(CAD and scene scripts)
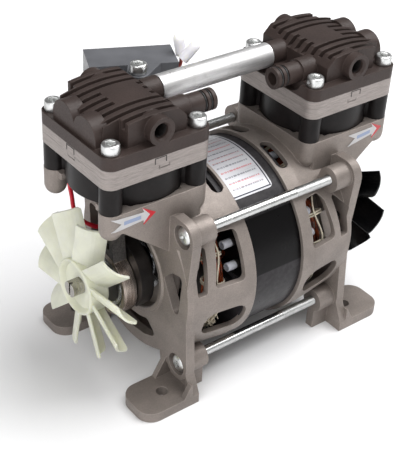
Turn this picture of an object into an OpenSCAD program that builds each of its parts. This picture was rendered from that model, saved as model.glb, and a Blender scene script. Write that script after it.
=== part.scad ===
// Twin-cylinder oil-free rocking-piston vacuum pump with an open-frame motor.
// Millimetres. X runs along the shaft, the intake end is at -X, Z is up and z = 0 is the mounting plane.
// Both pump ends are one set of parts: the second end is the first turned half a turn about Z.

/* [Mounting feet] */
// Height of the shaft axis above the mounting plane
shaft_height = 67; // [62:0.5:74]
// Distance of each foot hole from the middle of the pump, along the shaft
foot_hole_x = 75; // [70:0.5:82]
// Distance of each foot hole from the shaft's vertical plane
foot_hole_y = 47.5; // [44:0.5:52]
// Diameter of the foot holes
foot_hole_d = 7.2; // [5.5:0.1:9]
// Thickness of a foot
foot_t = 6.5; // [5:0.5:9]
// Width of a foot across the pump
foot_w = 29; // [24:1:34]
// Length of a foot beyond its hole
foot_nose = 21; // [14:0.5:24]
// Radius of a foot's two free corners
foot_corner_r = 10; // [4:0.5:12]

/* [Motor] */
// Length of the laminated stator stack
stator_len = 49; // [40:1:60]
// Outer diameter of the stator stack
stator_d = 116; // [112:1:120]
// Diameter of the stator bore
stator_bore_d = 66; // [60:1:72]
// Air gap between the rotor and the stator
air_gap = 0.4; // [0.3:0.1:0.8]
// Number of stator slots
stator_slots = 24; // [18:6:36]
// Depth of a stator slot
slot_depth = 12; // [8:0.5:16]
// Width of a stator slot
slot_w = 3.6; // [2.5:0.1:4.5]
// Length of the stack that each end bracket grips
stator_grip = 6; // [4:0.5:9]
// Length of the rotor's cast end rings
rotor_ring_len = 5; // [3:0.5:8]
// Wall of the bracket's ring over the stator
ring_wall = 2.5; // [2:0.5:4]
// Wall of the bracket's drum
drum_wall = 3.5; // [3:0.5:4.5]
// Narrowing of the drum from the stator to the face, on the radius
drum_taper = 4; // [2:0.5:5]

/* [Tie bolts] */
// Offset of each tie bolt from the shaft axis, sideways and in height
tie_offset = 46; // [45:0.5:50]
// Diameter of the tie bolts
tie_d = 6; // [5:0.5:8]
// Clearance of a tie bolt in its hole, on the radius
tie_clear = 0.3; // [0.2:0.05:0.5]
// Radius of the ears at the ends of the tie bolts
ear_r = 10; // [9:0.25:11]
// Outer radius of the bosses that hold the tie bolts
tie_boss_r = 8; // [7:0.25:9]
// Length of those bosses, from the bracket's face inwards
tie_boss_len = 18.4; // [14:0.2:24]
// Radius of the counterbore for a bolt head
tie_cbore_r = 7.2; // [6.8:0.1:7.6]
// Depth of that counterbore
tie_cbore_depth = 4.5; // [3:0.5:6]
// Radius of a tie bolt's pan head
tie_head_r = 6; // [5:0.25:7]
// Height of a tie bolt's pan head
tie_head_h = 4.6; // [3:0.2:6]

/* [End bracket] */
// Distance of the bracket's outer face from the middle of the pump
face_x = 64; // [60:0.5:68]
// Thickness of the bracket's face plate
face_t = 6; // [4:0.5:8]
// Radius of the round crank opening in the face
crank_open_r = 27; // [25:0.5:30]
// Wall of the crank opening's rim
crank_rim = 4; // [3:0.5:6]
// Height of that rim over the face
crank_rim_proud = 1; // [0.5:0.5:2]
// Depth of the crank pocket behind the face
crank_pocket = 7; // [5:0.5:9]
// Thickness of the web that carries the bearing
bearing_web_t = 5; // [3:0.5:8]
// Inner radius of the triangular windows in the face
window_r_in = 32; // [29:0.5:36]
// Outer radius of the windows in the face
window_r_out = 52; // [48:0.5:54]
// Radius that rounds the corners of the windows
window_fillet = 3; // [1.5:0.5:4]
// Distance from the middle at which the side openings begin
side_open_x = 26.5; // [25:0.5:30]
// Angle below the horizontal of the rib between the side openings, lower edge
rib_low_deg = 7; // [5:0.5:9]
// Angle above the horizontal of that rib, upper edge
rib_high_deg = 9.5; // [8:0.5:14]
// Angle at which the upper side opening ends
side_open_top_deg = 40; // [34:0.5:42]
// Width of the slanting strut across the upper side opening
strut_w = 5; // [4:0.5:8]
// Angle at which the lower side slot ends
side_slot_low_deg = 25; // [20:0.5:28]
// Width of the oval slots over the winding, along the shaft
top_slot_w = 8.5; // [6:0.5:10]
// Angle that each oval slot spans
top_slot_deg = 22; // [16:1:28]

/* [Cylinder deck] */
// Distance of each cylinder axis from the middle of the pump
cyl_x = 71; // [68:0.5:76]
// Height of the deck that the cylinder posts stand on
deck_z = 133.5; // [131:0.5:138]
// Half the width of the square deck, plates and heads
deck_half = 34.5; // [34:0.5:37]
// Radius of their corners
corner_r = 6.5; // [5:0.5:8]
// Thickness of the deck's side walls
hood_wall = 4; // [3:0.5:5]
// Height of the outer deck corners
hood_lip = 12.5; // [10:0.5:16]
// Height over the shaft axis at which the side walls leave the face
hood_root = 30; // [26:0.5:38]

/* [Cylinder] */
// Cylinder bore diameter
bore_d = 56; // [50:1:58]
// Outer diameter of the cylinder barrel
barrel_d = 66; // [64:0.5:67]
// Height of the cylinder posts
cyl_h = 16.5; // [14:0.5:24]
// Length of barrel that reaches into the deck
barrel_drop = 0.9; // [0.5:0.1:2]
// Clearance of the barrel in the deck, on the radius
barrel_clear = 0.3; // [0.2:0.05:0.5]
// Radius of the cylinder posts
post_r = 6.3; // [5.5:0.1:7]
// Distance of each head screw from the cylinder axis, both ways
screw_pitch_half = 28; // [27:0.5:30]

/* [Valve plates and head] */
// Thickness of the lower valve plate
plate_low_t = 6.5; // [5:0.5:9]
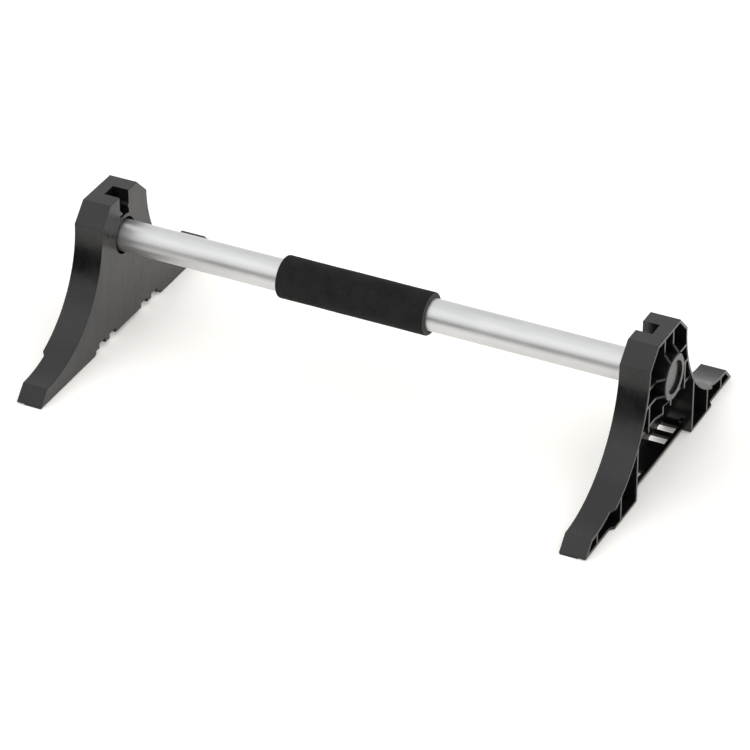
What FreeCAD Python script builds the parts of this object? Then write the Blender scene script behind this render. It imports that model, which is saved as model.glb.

→ Problem to work on:
The records above are to be copied in full, exactly as written.

→ Exercise output:
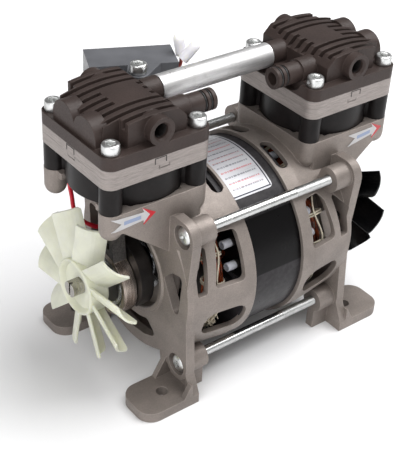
Turn this picture of an object into an OpenSCAD program that builds each of its parts. This picture was rendered from that model, saved as model.glb, and a Blender scene script. Write that script after it.
=== part.scad ===
// Twin-cylinder oil-free rocking-piston vacuum pump with an open-frame motor.
// Millimetres. X runs along the shaft, the intake end is at -X, Z is up and z = 0 is the mounting plane.
// Both pump ends are one set of parts: the second end is the first turned half a turn about Z.

/* [Mounting feet] */
// Height of the shaft axis above the mounting plane
shaft_height = 67; // [62:0.5:74]
// Distance of each foot hole from the middle of the pump, along the shaft
foot_hole_x = 75; // [70:0.5:82]
// Distance of each foot hole from the shaft's vertical plane
foot_hole_y = 47.5; // [44:0.5:52]
// Diameter of the foot holes
foot_hole_d = 7.2; // [5.5:0.1:9]
// Thickness of a foot
foot_t = 6.5; // [5:0.5:9]
// Width of a foot across the pump
foot_w = 29; // [24:1:34]
// Length of a foot beyond its hole
foot_nose = 21; // [14:0.5:24]
// Radius of a foot's two free corners
foot_corner_r = 10; // [4:0.5:12]

/* [Motor] */
// Length of the laminated stator stack
stator_len = 49; // [40:1:60]
// Outer diameter of the stator stack
stator_d = 116; // [112:1:120]
// Diameter of the stator bore
stator_bore_d = 66; // [60:1:72]
// Air gap between the rotor and the stator
air_gap = 0.4; // [0.3:0.1:0.8]
// Number of stator slots
stator_slots = 24; // [18:6:36]
// Depth of a stator slot
slot_depth = 12; // [8:0.5:16]
// Width of a stator slot
slot_w = 3.6; // [2.5:0.1:4.5]
// Length of the stack that each end bracket grips
stator_grip = 6; // [4:0.5:9]
// Length of the rotor's cast end rings
rotor_ring_len = 5; // [3:0.5:8]
// Wall of the bracket's ring over the stator
ring_wall = 2.5; // [2:0.5:4]
// Wall of the bracket's drum
drum_wall = 3.5; // [3:0.5:4.5]
// Narrowing of the drum from the stator to the face, on the radius
drum_taper = 4; // [2:0.5:5]

/* [Tie bolts] */
// Offset of each tie bolt from the shaft axis, sideways and in height
tie_offset = 46; // [45:0.5:50]
// Diameter of the tie bolts
tie_d = 6; // [5:0.5:8]
// Clearance of a tie bolt in its hole, on the radius
tie_clear = 0.3; // [0.2:0.05:0.5]
// Radius of the ears at the ends of the tie bolts
ear_r = 10; // [9:0.25:11]
// Outer radius of the bosses that hold the tie bolts
tie_boss_r = 8; // [7:0.25:9]
// Length of those bosses, from the bracket's face inwards
tie_boss_len = 18.4; // [14:0.2:24]
// Radius of the counterbore for a bolt head
tie_cbore_r = 7.2; // [6.8:0.1:7.6]
// Depth of that counterbore
tie_cbore_depth = 4.5; // [3:0.5:6]
// Radius of a tie bolt's pan head
tie_head_r = 6; // [5:0.25:7]
// Height of a tie bolt's pan head
tie_head_h = 4.6; // [3:0.2:6]

/* [End bracket] */
// Distance of the bracket's outer face from the middle of the pump
face_x = 64; // [60:0.5:68]
// Thickness of the bracket's face plate
face_t = 6; // [4:0.5:8]
// Radius of the round crank opening in the face
crank_open_r = 27; // [25:0.5:30]
// Wall of the crank opening's rim
crank_rim = 4; // [3:0.5:6]
// Height of that rim over the face
crank_rim_proud = 1; // [0.5:0.5:2]
// Depth of the crank pocket behind the face
crank_pocket = 7; // [5:0.5:9]
// Thickness of the web that carries the bearing
bearing_web_t = 5; // [3:0.5:8]
// Inner radius of the triangular windows in the face
window_r_in = 32; // [29:0.5:36]
// Outer radius of the windows in the face
window_r_out = 52; // [48:0.5:54]
// Radius that rounds the corners of the windows
window_fillet = 3; // [1.5:0.5:4]
// Distance from the middle at which the side openings begin
side_open_x = 26.5; // [25:0.5:30]
// Angle below the horizontal of the rib between the side openings, lower edge
rib_low_deg = 7; // [5:0.5:9]
// Angle above the horizontal of that rib, upper edge
rib_high_deg = 9.5; // [8:0.5:14]
// Angle at which the upper side opening ends
side_open_top_deg = 40; // [34:0.5:42]
// Width of the slanting strut across the upper side opening
strut_w = 5; // [4:0.5:8]
// Angle at which the lower side slot ends
side_slot_low_deg = 25; // [20:0.5:28]
// Width of the oval slots over the winding, along the shaft
top_slot_w = 8.5; // [6:0.5:10]
// Angle that each oval slot spans
top_slot_deg = 22; // [16:1:28]

/* [Cylinder deck] */
// Distance of each cylinder axis from the middle of the pump
cyl_x = 71; // [68:0.5:76]
// Height of the deck that the cylinder posts stand on
deck_z = 133.5; // [131:0.5:138]
// Half the width of the square deck, plates and heads
deck_half = 34.5; // [34:0.5:37]
// Radius of their corners
corner_r = 6.5; // [5:0.5:8]
// Thickness of the deck's side walls
hood_wall = 4; // [3:0.5:5]
// Height of the outer deck corners
hood_lip = 12.5; // [10:0.5:16]
// Height over the shaft axis at which the side walls leave the face
hood_root = 30; // [26:0.5:38]

/* [Cylinder] */
// Cylinder bore diameter
bore_d = 56; // [50:1:58]
// Outer diameter of the cylinder barrel
barrel_d = 66; // [64:0.5:67]
// Height of the cylinder posts
cyl_h = 16.5; // [14:0.5:24]
// Length of barrel that reaches into the deck
barrel_drop = 0.9; // [0.5:0.1:2]
// Clearance of the barrel in the deck, on the radius
barrel_clear = 0.3; // [0.2:0.05:0.5]
// Radius of the cylinder posts
post_r = 6.3; // [5.5:0.1:7]
// Distance of each head screw from the cylinder axis, both ways
screw_pitch_half = 28; // [27:0.5:30]

/* [Valve plates and head] */
// Thickness of the lower valve plate
plate_low_t = 6.5; // [5:0.5:9]
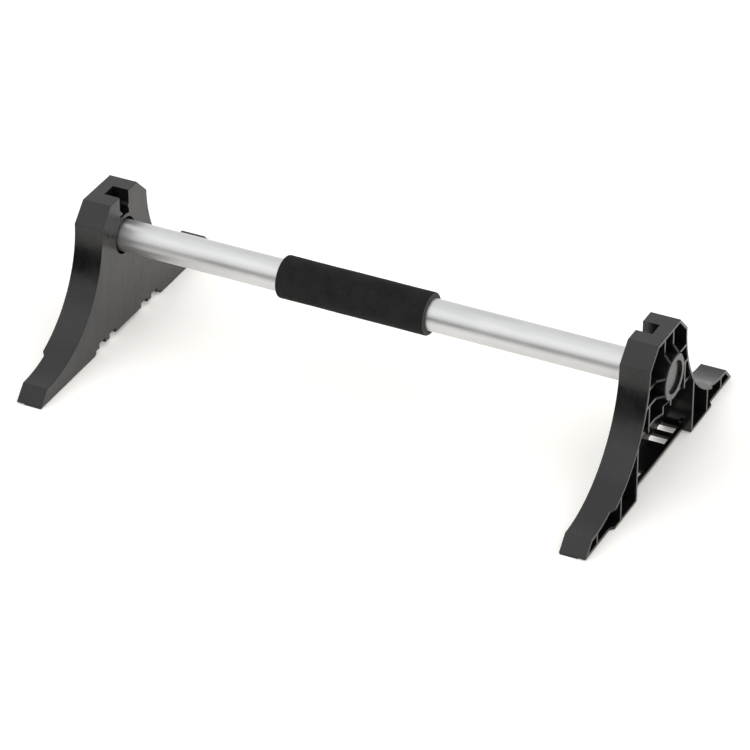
What FreeCAD Python script builds the parts of this object? Then write the Blender scene script behind this render. It imports that model, which is saved as model.glb.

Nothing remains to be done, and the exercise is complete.